Que seuls ceux qui aiment résolument le vin et cherchent à pénétrer ses mystères me lisent ! Passionnés que vous êtes, tous vous êtes à la recherche du GRAND VIN… C’est une sorte de quête du Graal, ce vin idéal qui porterait en lui toutes les grandeurs que vous attendez d’un grand vin, chacune portée à son extrême ! Puissance, fraicheur, parfum, subtilité, longueur, fruité, rondeur, équilibre, etc… Vous savez bien qu’il s’agit d’une utopie, nombre de ces perfections étant antagonistes, à tout le moins difficilement conciliables : subtilité et puissance, fraicheur et longueur, etc… Il n’empêche, vous êtes en quête de cet équilibre. Et ce Graal, vous le savez, jamais vous ne le trouverez. Pour votre malheur autant que votre bonheur : malheur d’une dégustation où pointe toujours un soupçon d’insatisfaction, bonheur de demeurer toujours en quête de l’idéal.

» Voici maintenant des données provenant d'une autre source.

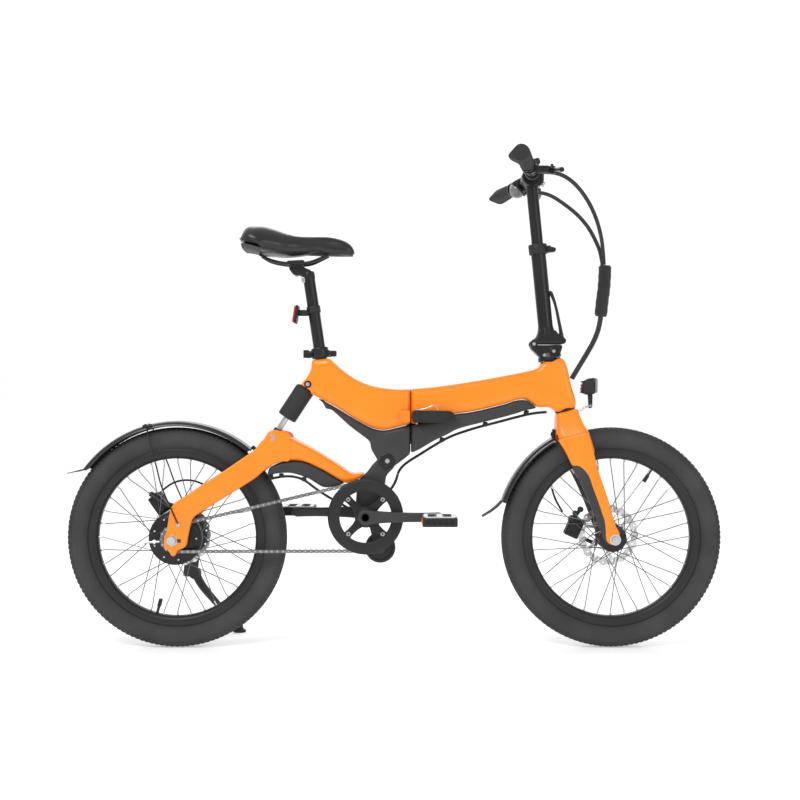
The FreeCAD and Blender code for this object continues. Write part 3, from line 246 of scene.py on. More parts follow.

Votre malheur : au sein de toutes ces perfections que vous offre un authentique grand vin, ne voilà-t-il pas que, par une espèce de satanique fatalité, vous vous concentrez, vous vous focalisez sur l’inévitable petit défaut, petite faiblesse, le petit instrument qui, au sein de cette merveilleuse symphonie, ne joue pas à la perfection sa partition, au point de ne plus entendre que lui. C’est qu’étant connaisseur averti et exigeant, vous êtes comme ce chef d’orchestre qui n’a d’oreille que pour le défaut : il faut le traquer, car on sait qu’il ne peut pas ne pas être là, Graal oblige, il faut le détecter, il faut imaginer ce que serait la perfection s’il n’était point là….

C’est que la complexité appelle l’imperfection. Allongez et multipliez les échelles de critères à mesurer, vous diminuez drastiquement et statistiquement la probabilité qu’elles soient toutes au maximum : un modeste et simple brin d’herbe a infiniment plus de chance d’être parfait dans sa constitution qu’un immense chêne, dont la magnificence et l’éblouissante grandeur ne saurait cacher l’inévitable déséquilibre de certaines ramures, pour qui prête attention aux multiples composants de sa grandeur.

La simplicité est si facilement et heureusement parfaite : plaisir sans mélange de se régaler d’un vin jeune, sans prétention, à boire dans la naïveté et la fougue de sa jeunesse, à qui le temps n’a pu encore s’évertuer à dévoiler ces défauts que masque cette fougue. Plaisir aussi peu complexe que le vin lui-même…
Est-ce à dire qu’il faut fuir la complexité, qui porte en elle le vers de cette éprouvante insatisfaction ? Non, surtout pas ! Car la complexité, cela signifie la quête du Graal et ses immenses jouissances.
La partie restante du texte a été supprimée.